Recorded data
--- Start ---
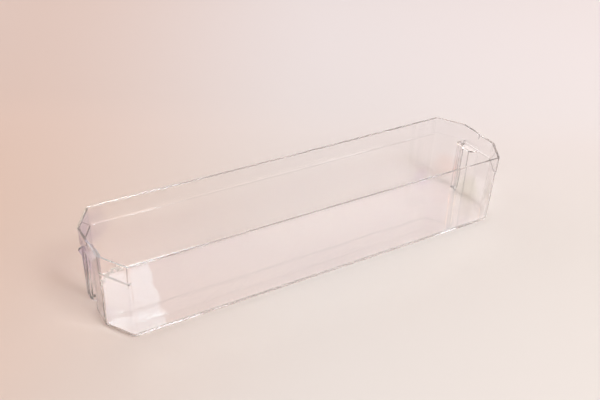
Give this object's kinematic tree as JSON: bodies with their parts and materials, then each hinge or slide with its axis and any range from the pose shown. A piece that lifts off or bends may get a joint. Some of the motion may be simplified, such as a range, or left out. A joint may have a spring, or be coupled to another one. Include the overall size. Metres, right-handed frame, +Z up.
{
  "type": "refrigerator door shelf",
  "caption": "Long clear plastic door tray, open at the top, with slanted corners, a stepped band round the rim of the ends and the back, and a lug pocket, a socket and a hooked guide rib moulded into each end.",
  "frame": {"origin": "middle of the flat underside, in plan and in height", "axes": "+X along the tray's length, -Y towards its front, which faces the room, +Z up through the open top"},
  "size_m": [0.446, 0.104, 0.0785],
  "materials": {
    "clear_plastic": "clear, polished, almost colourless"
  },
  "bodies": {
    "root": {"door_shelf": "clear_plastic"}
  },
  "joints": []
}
--- End ---
--- Start ---
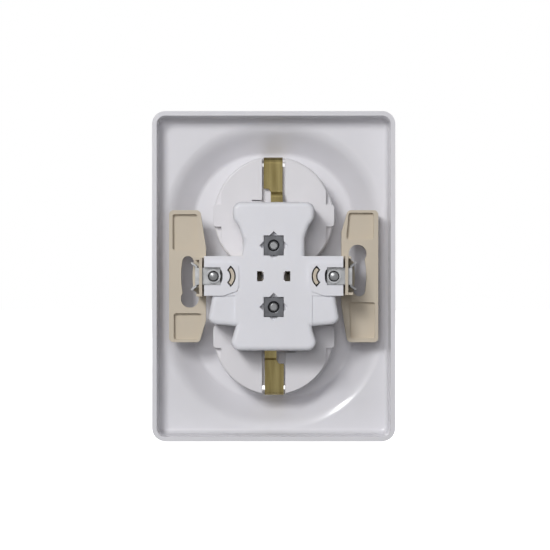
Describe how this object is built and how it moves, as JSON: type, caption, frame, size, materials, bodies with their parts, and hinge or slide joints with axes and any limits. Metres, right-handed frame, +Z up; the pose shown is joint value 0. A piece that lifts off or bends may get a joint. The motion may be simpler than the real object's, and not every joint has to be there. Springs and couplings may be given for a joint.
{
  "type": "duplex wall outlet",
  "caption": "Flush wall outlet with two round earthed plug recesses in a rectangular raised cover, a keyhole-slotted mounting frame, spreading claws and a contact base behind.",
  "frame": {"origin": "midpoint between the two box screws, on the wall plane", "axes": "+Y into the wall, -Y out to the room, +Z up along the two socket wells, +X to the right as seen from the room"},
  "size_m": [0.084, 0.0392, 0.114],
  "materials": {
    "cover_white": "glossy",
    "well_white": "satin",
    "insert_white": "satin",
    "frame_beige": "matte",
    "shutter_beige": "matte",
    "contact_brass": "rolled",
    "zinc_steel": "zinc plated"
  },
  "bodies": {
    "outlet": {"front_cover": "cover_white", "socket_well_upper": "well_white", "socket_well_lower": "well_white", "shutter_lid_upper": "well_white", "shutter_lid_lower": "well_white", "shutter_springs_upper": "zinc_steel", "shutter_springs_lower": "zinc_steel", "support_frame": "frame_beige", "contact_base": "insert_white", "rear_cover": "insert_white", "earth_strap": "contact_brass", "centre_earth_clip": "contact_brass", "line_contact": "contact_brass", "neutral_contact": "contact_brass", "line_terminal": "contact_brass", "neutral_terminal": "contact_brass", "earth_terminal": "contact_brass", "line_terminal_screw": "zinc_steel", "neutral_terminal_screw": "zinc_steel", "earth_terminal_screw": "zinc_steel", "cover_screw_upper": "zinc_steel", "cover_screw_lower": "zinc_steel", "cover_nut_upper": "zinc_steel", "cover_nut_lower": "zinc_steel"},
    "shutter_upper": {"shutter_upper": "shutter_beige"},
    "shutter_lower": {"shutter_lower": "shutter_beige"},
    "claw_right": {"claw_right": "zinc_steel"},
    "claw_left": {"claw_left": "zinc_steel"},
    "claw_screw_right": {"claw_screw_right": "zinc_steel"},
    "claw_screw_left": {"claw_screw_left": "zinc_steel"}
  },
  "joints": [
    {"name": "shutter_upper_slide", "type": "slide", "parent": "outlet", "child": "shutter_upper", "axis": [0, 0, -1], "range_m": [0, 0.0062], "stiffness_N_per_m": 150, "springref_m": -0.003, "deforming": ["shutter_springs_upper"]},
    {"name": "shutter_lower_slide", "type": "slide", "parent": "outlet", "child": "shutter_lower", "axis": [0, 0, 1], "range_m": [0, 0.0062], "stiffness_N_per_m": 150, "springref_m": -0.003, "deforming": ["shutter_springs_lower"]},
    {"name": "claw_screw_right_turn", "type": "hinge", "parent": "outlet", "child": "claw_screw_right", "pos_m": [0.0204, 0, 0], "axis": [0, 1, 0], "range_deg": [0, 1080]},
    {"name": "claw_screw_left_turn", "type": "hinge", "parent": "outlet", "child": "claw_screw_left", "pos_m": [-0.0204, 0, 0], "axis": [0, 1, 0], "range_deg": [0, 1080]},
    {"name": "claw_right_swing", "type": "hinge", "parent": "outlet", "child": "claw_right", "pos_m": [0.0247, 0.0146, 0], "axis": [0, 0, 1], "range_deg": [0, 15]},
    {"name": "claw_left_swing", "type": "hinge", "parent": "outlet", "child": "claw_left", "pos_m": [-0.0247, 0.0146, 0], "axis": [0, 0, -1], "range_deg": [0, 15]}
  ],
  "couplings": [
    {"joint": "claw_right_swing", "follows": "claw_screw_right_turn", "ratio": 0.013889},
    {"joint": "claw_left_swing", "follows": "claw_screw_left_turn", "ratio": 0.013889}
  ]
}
--- End ---
--- Start ---
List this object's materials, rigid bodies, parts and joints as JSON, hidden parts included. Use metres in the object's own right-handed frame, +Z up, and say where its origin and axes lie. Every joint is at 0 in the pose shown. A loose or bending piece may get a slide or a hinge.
--- End ---
The request
Which lines of the material contain the string "parts"? List each of them.

Problem solution
Give this object's kinematic tree as JSON: bodies with their parts and materials, then each hinge or slide with its axis and any range from the pose shown. A piece that lifts off or bends may get a joint. Some of the motion may be simplified, such as a range, or left out. A joint may have a spring, or be coupled to another one. Include the overall size. Metres, right-handed frame, +Z up.
Describe how this object is built and how it moves, as JSON: type, caption, frame, size, materials, bodies with their parts, and hinge or slide joints with axes and any limits. Metres, right-handed frame, +Z up; the pose shown is joint value 0. A piece that lifts off or bends may get a joint. The motion may be simpler than the real object's, and not every joint has to be there. Springs and couplings may be given for a joint.
List this object's materials, rigid bodies, parts and joints as JSON, hidden parts included. Use metres in the object's own right-handed frame, +Z up, and say where its origin and axes lie. Every joint is at 0 in the pose shown. A loose or bending piece may get a slide or a hinge.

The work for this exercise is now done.